The Real Education: Rewiring the Mind
Spier’s real education isn’t about finance, spreadsheets, or technical analysis. It’s psychological and moral. He learned that the brain is hardwired for irrationality—it overreacts to fear, desires status, and imitates the crowd. Drawing on Daniel Kahneman’s and Charlie Munger’s work on human misjudgment, Spier realized that intellect alone can’t save you from stupidity; you need to design a system that protects you from yourself. This meant reshaping his physical environment, his decision processes, and even his relationships.
He began to experiment with what he calls “behavioral architecture”: tangible ways to encourage rational behavior—like turning off his Bloomberg terminal, avoiding seductive salespeople, living away from Wall Street, and creating checklists to prevent cognitive errors. These are not quirks; they’re circuit breakers that counter human bias. In this respect, the book reads like a behavioral finance manual blended with a memoir of spiritual rediscovery.
Learning from Masters and Mistakes
Spier’s relationship with Mohnish Pabrai—a fellow Buffett disciple—was pivotal. Together, they co-won a $650,100 charity lunch with Buffett in 2008, an event that became a rite of passage. Buffett’s advice to “live by an inner scorecard, not an outer one” reshaped Spier’s life. He stopped chasing status and started designing a life aligned with his values. This authenticity extended to how he ran Aquamarine Fund: he eliminated management fees, limited redemptions, and surrounded himself only with long-term, like-minded investors. The less he tried to impress others, the better his results became.
Throughout his journey, Spier gleaned lessons from figures like Charlie Munger, Tony Robbins, Atul Gawande (whose “Checklist Manifesto” inspired his investment checklist), and even game theory experts like Richard Zeckhauser. He also found wisdom in bridge, chess, Stoic philosophy, and the study of ants at the Santa Fe Institute—all showing that rational action requires patience, humility, and emotional control.

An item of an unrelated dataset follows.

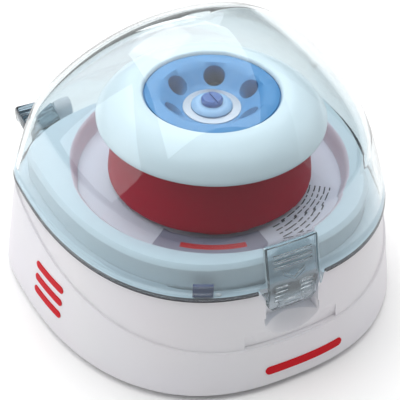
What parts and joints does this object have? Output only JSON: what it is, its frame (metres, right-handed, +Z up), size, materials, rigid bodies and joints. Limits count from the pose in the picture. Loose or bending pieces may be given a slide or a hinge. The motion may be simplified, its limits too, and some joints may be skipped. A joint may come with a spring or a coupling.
{
  "type": "laboratory centrifuge",
  "caption": "Mini benchtop centrifuge with a flared rounded housing, hinged clear dome lid with a front latch tab, and a spinning rotor with angled tube sockets.",
  "frame": {"origin": "centre of the bounding box in plan, on the table plane under the feet", "axes": "+Z up, -Y towards the front with the latch, +X to the right seen from the front; the rotor axis is parallel to Z and 2.4 mm behind the origin"},
  "size_m": [0.1522, 0.1388, 0.1104],
  "materials": {
    "housing_white": "fine satin",
    "cover_grey": "satin",
    "foot_rubber": "matt",
    "steel_zinc": "zinc plated",
    "deck_pale": "satin",
    "window_blue": "gloss",
    "label_film": "satin film",
    "label_dark": "satin film",
    "seal_rubber": "matt",
    "lid_clear": "clear tinted polycarbonate, gloss",
    "tab_clear": "tinted polycarbonate, gloss",
    "pin_steel": "ground",
    "bracket_plastic": "satin",
    "switch_black": "satin",
    "cap_white": "gloss",
    "skirt_red": "semi gloss",
    "insert_blue": "semi gloss",
    "ring_grey": "anodised",
    "hub_blue": "gloss",
    "knob_blue": "gloss",
    "adapter_aluminium": "turned",
    "motor_steel": "drawn",
    "cap_black": "satin",
    "board_green": "solder mask",
    "badge_red": "printed film"
  },
  "bodies": {
    "base": {"base_housing": "housing_white", "bottom_cover": "cover_grey", "rubber_feet": "foot_rubber", "cover_screws": "steel_zinc", "chamber_deck": "deck_pale", "deck_screws": "steel_zinc", "ring_label": "label_film", "label_block": "label_dark", "shaft_seal": "seal_rubber", "lid_seal": "seal_rubber", "latch_catch": "steel_zinc", "interlock_switch": "cap_black", "hinge_bracket_left": "bracket_plastic", "hinge_bracket_right": "bracket_plastic", "hinge_pins": "pin_steel", "motor_can": "motor_steel", "motor_end_cap": "cap_black", "motor_bracket": "steel_zinc", "motor_dampers": "foot_rubber", "motor_screws": "steel_zinc", "control_board": "board_green", "board_standoffs": "bracket_plastic", "board_screws": "steel_zinc", "board_components": "cap_black", "switch_bezel": "switch_black", "dc_inlet": "switch_black", "dc_contact": "adapter_aluminium", "front_badge": "badge_red", "side_badge": "badge_red"},
    "lid": {"lid_dome": "lid_clear", "lid_magnet": "window_blue"},
    "tab": {"latch_tab": "tab_clear"},
    "rotor": {"rotor_cap": "cap_white", "rotor_skirt": "skirt_red", "rotor_insert": "insert_blue", "rotor_floor_ring": "ring_grey", "rotor_hub": "hub_blue", "rotor_knob": "knob_blue", "drive_adapter": "adapter_aluminium", "drive_shaft": "pin_steel"},
    "plunger": {"interlock_plunger": "switch_black"},
    "rocker": {"power_rocker": "switch_black"}
  },
  "joints": [
    {"name": "lid_hinge", "type": "hinge", "parent": "base", "child": "lid", "pos_m": [0, 0.065, 0.0478], "axis": [-1, 0, 0], "range_deg": [0, 80]},
    {"name": "tab_flex", "type": "hinge", "parent": "lid", "child": "tab", "pos_m": [0, -0.0571, 0.0612], "axis": [-1, 0, 0], "range_deg": [0, 4], "stiffness_Nm_per_rad": 2},
    {"name": "rotor_spin", "type": "hinge", "parent": "base", "child": "rotor", "pos_m": [0, 0.0024, 0.06], "axis": [0, 0, 1], "continuous": true},
    {"name": "plunger_press", "type": "slide", "parent": "base", "child": "plunger", "axis": [0, 0, -1], "range_m": [0, 0.0015], "stiffness_N_per_m": 300},
    {"name": "rocker_tip", "type": "hinge", "parent": "base", "child": "rocker", "pos_m": [-0.021, 0.0598, 0.018], "axis": [-1, 0, 0], "range_deg": [0, 16]}
  ]
}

Why This Book Matters: Investing as a Mirror of Life
Ultimately, The Education of a Value Investor isn’t about learning stock tips—it’s about learning who you are when money is on the line. For Spier, investing became an inner journey of confronting greed, envy, fear, and the relentless pursuit of external validation. The real reward wasn’t just financial independence, but equanimity: the ability to tap dance to work, as Buffett says, and live by one’s own compass.
This book challenges you to see the market not as a battlefield, but as a game worth playing with joy, ethics, and self-awareness. It argues that becoming a great investor and becoming a better person are the same journey. If you master your environment and your emotions, you don’t just outperform the market—you outperform your former self. And that, as Spier shows, is the true education of a value investor.